AWC has four members in Iraq and works also with non-member organizations.
AWC monitors the policies and activities of the following International Financial Institutions (IFSs) in Iraq:
International Monetary Fund (IMF)
Iraq joined the IMF in 1945. The Iraqi government got its first loan from the IMF in 2005 Since then, Iraq received 5 loans from the IMF.
Since 2003, the IMF has been assessing the Iraqi economy periodically. This assessment is known as Article IV Consultation in reference to the article number 4 in the IMF’s Articles of Agreement that established the IMF’ surveillance role.
World Bank Group (WBG)
Iraq joined the WBG in 1945. Throughout the years the bank invested in 150 projects in the Iraqi public sector. As of September 2020, the Bank has and 10 projects in the pipeline (under preparation).

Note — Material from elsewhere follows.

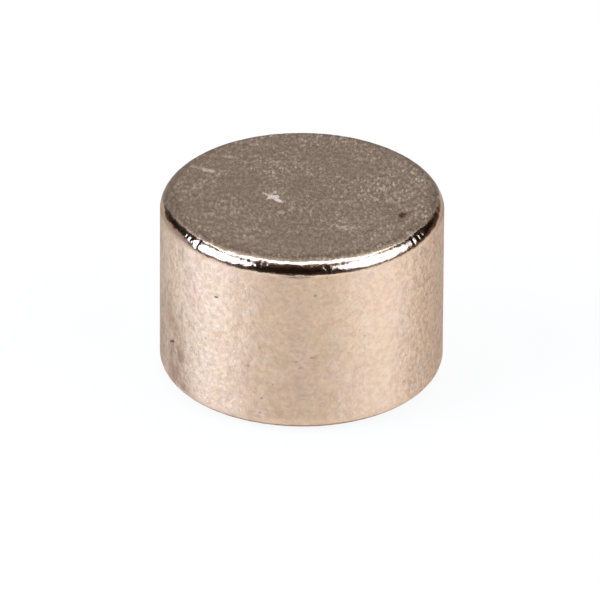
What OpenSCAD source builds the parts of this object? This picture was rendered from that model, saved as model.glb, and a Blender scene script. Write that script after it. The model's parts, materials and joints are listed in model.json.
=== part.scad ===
// Disc magnet: one sintered neodymium cylinder, nickel plated all over, with its rims rounded by tumbling.
// Millimetres, +Z up. It stands on its bottom face, with its axis on the Z axis.

/* [Magnet] */
// Diameter over the plating
magnet_d = 6; // [2:0.1:60]
// Height over the plating
magnet_h = 4; // [1.5:0.1:40]

/* [Tumbled rims] */
// Radius of the rounded rim at the top face
top_rim_r = 0.3; // [0.05:0.05:0.7]
// Radius of the rounded rim at the bottom face
bottom_rim_r = 0.3; // [0.05:0.05:0.7]

/* [Hidden] */
$fn = 96;
magnet_r = magnet_d / 2;
// how far each cutter reaches past the surface it trims
past = 0.5;

// The corner that tumbling takes off: a square on the sharp corner, less the circle that the rim rolls on.
// It sits at the origin with the sharp corner towards +X and +Y.
module corner_waste(r) {
  difference() {
    square([r + past, r + past]);
    circle(r = r);
  }
}

// Half of the magnet's section, from the axis outwards.
module half_section() {
  difference() {
    square([magnet_r, magnet_h]);
    translate([magnet_r - top_rim_r, magnet_h - top_rim_r]) corner_waste(top_rim_r);
    translate([magnet_r - bottom_rim_r, bottom_rim_r]) mirror([0, 1]) corner_waste(bottom_rim_r);
  }
}

module disc_magnet() {
  color([0.78, 0.74, 0.68])
  rotate_extrude() half_section();
}

disc_magnet();
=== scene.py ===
"""A small nickel-plated disc magnet standing on a pale studio floor."""

import json
import math

import bpy
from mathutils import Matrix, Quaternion, Vector


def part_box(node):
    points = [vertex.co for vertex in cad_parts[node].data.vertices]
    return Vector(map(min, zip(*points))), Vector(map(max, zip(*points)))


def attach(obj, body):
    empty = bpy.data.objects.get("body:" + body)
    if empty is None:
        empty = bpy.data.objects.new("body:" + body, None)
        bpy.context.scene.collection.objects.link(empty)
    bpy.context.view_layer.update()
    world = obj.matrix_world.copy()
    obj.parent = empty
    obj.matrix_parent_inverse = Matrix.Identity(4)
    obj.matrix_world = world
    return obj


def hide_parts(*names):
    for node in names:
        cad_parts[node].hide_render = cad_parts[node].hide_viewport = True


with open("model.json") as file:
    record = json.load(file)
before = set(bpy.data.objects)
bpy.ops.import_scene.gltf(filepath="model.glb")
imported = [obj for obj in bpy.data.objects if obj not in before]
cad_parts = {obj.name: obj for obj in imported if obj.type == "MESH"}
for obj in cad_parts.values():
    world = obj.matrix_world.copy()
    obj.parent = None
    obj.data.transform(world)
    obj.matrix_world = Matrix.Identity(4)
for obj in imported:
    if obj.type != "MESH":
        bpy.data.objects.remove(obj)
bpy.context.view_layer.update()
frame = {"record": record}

bl_info = {
    "name": "Disc Magnet",
    "version": (1, 0, 0),
    "blender": (4, 5, 0),
    "location": "3D View > Sidebar > Magnet",
    "description": "Makes a nickel-plated disc magnet with tumbled rims, and a studio to look at it in",
    "category": "Object",
}

MM = 0.001
MICRON = 1e-6
NODE = "disc_magnet"
# how a Map Range node eases in and out
SMOOTH = {"interpolation_type": "SMOOTHSTEP"}


def mount(name):
    """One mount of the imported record."""
    return next(m for m in frame["record"]["mounts"] if m["name"] == name)


BOTTOM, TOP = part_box(NODE)
DIAMETER = TOP.x - BOTTOM.x
HEIGHT = TOP.z - BOTTOM.z
# the wall is what the two rims leave of the height
RIM_RADIUS = (HEIGHT - mount("wall")["dims"]["length_mm"] * MM) / 2


def linear(code):
    """An sRGB hex colour as linear red, green, blue and alpha."""
    values = [int(code[i : i + 2], 16) / 255 for i in (1, 3, 5)]
    return [v / 12.92 if v <= 0.04045 else ((v + 0.055) / 1.055) ** 2.4 for v in values] + [1.0]


def add(tree, kind, *values, sockets=None, **settings):
    """Adds a node to a tree. Values fill its inputs in order, and sockets fills them by name or place. Each
    is a number, a colour, a material, an output socket, or a node, which gives its first output."""
    node = tree.nodes.new(kind)
    for name, value in settings.items():
        setattr(node, name, value)
    for place, value in [*enumerate(values), *(sockets or {}).items()]:
        if isinstance(value, bpy.types.Node):
            value = value.outputs[0]
        if isinstance(value, bpy.types.NodeSocket):
            tree.links.new(value, node.inputs[place])
        else:
            node.inputs[place].default_value = value
    return node


# ---------------------------------------------------------------- sizes and colours a user would change


class MagnetSettings(bpy.types.PropertyGroup):
    """The magnet's sizes, marks, lay and colours."""

    diameter: bpy.props.FloatProperty(
        name="Diameter", description="Over the plating", default=DIAMETER, unit="LENGTH", precision=6
    )
    height: bpy.props.FloatProperty(
        name="Height", description="Over the plating", default=HEIGHT, unit="LENGTH", precision=6
    )
    rim_radius: bpy.props.FloatProperty(
        name="Rim radius",
        description="Radius that tumbling gave both rims",
        default=RIM_RADIUS,
        unit="LENGTH",
        precision=6,
    )
    cap_cells: bpy.props.IntProperty(
        name="Cap cells", description="Mesh cells across a flat face", default=120
    )
    rim_rows: bpy.props.IntProperty(
        name="Rim rows", description="Mesh rows from a flat face round to the wall", default=22
    )
    wall_rows: bpy.props.IntProperty(name="Wall rows", description="Mesh rows up the wall", default=84)
    seed: bpy.props.IntProperty(
        name="Seed", description="Places the small pits of the plating", default=7
    )
    lay: bpy.props.FloatProperty(
        name="Wall's lay",
        description="How much longer a highlight is up the wall than round it, from 0 to 1",
        default=0.82,
    )
    nickel: bpy.props.StringProperty(
        name="Nickel", description="Colour of the plating, as sRGB hex", default="#F4DDC8"
    )
    tarnish: bpy.props.StringProperty(
        name="Tarnish",
        description="Colour where the plating has yellowed, as sRGB hex",
        default="#FADABC",
    )
    # painted shade: darker than nickel, for the dim room and the shadow that the faces and foot reflect
    ground: bpy.props.StringProperty(
        name="Ground faces",
        description="Colour of the dulled faces and foot, as sRGB hex",
        default="#A6907D",
    )
    # brown streaks, and brown painted shade low on the wall's left, up its right end and at the top rim's
    # foot
    stain_and_shade: bpy.props.StringProperty(
        name="Stain", description="Colour of the brown stain and film, as sRGB hex", default="#A98D7A"
    )
    dirt: bpy.props.StringProperty(
        name="Dirt", description="Colour of what sits in the pits, as sRGB hex", default="#54301E"
    )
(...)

The International Finance Corporation, -the arm of the World Bank Group that invests in private sector- has developed a portfolio exceeding US$1 Billion in Iraq since 2005. 10 IFC projects are currently active in Iraq (October 2020 data).
The World Bank Group prepares a Country Partnership Framework (CPF) for each country it is active in. The CPF outlines the Bank‘s strategy in this specific country y over a three to five year period. The current CPF for Iraq is under preparation and it will cover the period from 2021-2026.

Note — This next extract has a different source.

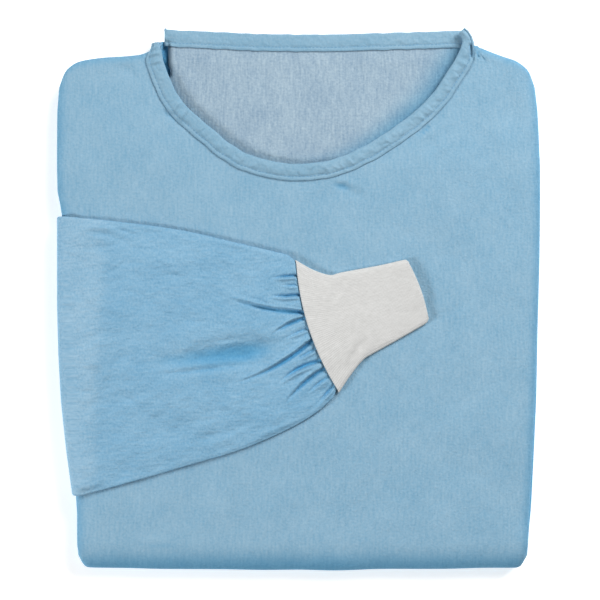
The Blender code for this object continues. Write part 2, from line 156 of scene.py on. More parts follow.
def soft_light(name, place, size, power):
    """A square white area light at a place in metres, turned to the gown's middle."""
    data = bpy.data.lights.new(name, "AREA")
    data.size = size
    data.energy = power
    light = bpy.data.objects.new(name, data)
    light.location = place
    x, y, z = place
    light.rotation_euler = (math.atan2(math.hypot(x, y), z), 0.0, math.atan2(x, -y))
    bpy.context.scene.collection.objects.link(light)


table_mesh = bpy.data.meshes.new("table")
half, under = TABLE_SIZE / 2, -0.1 * MM
corners = [(x * half, y * half, under) for x, y in ((-1, -1), (1, -1), (1, 1), (-1, 1))]
table_mesh.from_pydata(corners, [], [(0, 1, 2, 3)])
table = bpy.data.objects.new("table", table_mesh)
table_mesh.materials.append(white_paper())
bpy.context.scene.collection.objects.link(table)

soft_light("neck_end_softbox", (1.5, 1.6, 1.65), 1.4, 70.0)
soft_light("left_softbox", (-2.6, -1.0, 1.35), 0.7, 56.0)
world = bpy.data.worlds.new("studio")
world.use_nodes = True
world.node_tree.nodes["Background"].inputs["Color"].default_value = (1.0, 1.0, 1.0, 1.0)
world.node_tree.nodes["Background"].inputs["Strength"].default_value = 0.30
bpy.context.scene.world = world

# %% [markdown]
# ## Spunbond nonwoven
#
# The gown is SMS nonwoven polypropylene: fine filaments laid in a web, pressed between a
# smooth roller and an embossed one, with a meltblown layer in the middle. It is not
# woven, so there are no threads to draw. What the eye sees is the web itself: faint
# streaks along the roll, which the embossing lines up, a cloudy mottle where the web is
# thicker or thinner, and tiny crinkles from folding. The cloth lets some light through,
# so it looks deeper blue where it lies on itself several times, but the lamps alone show
# too little of that and of the shade in its folds. So the colour also carries painted
# shade: each point has a share, from 0 to 1, of a deeper blue tint, which darkens creases,
# the rounded bottom fold, the rolled edges and the shadow along the neckline. The
# patterns sit in the cloth's own coordinates, laid out flat in metres, so they follow it
# round every fold.

# %% Nonwoven material
STREAK = (1.6, 11.0)  # width and length of a streak in the web
FIBRE = 1.7  # a clump of filaments; a real one is finer and would not show
CLOUD = 26.0
CRINKLE = (4.0, 7.0)
SHARP_CRINKLE = (9.0, 15.0)
PAINTED_SHADE_TINT = (0.38, 0.73, 0.89, 1.0)  # painted shade: the tint where creases, edges and folds are shaded; partly cloth lying on itself


def cloth_pattern(tree, size, detail=2.0, roughness=0.5, kind="FBM", turn=0.0):
    """Noise in the cloth's own coordinates whose cells measure size, in millimetres."""
    place = add_node(tree, "ShaderNodeUVMap", uv_map="cloth")
    across, along = size
    scaled = add_node(
        tree,
        "ShaderNodeMapping",
        {"Scale": (1 / (across * MM), 1 / (along * MM), 1.0), "Rotation": (0, 0, turn)},
        {"Vector": place.outputs["UV"]},
    )
    noise = add_node(
        tree,
        "ShaderNodeTexNoise",
        {"Scale": 1.0, "Detail": detail, "Roughness": roughness},
        {"Vector": scaled.outputs["Vector"]},
        noise_dimensions="2D",
        noise_type=kind,
    )
    return noise.outputs["Fac"]


def folded_lines(tree, pattern):
    """Thin valleys where a pattern crosses its middle: its distance from 0.5."""
    return maths(tree, "ABSOLUTE", maths(tree, "SUBTRACT", pattern, 0.5))


def weighted(tree, parts):
    """Sum of patterns, each times its weight."""
    (first, pattern), *others = parts
    total = maths(tree, "MULTIPLY", pattern, first)
    for weight, pattern in others:
        total = maths(tree, "MULTIPLY_ADD", pattern, weight, total)
    return total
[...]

The European Investment Bank (EIB)
Iraq sought membership in the European Investment Bank in 2018, and was approved by the Bank in 2020. The membership process is still underway currently.
The European Bank for Reconstruction and Development (EBRD)
Iraq submitted a request for membership in April 2018. The Bank’s Board of Governors has agreed to the first stage in this process on October 2020. Iraq is working on some pre-membership requirements before the membership process concludes.
Main issues that AWC focus on in Iraq
Iraq’s economy is heavily dependent on oil as it constitutes 96% of its exports and 43% of its GDP (2019). This makes the economy fragile and vulnerable to external shocks such as oil prices depreciation. Furthermore, the Covid-19 pandemic and long history of war, sanctions and tensions, have put a halt to the country’s progress and development, especially in creating robust and stable political institutions.
Depending on oil has allowed Iraq to offset reliance on public debt, as it reached $ 74 billion in 2017, a moderate amount compared with the country’s troubled last 50 years. But basic services such as health, education and electricity in Iraq are below average, and unemployment is still high, especially among the youth. The violence and challenging working climate have adversely affected the development of the private and financial sectors. Another big issue is the prevalence of corruption as the Berlin-based Transparency International organization, which monitors corruption worldwide, ranks Iraq 12th most corrupt country.
AWC, and its Iraqi members and partners continue to closely monitor IFIs work in Iraq.
AWC activities in Iraq
AWC partnered with “Women and children’s affairs organization” to monitor and analyze the impacts of the World Bank’s $33.6 million emergency response to Covid-19 in Iraq. This amount is a re-allocation of funds under the current Emergency Operation for Development Project. It aims to help Iraq face the Covid-19 challenges.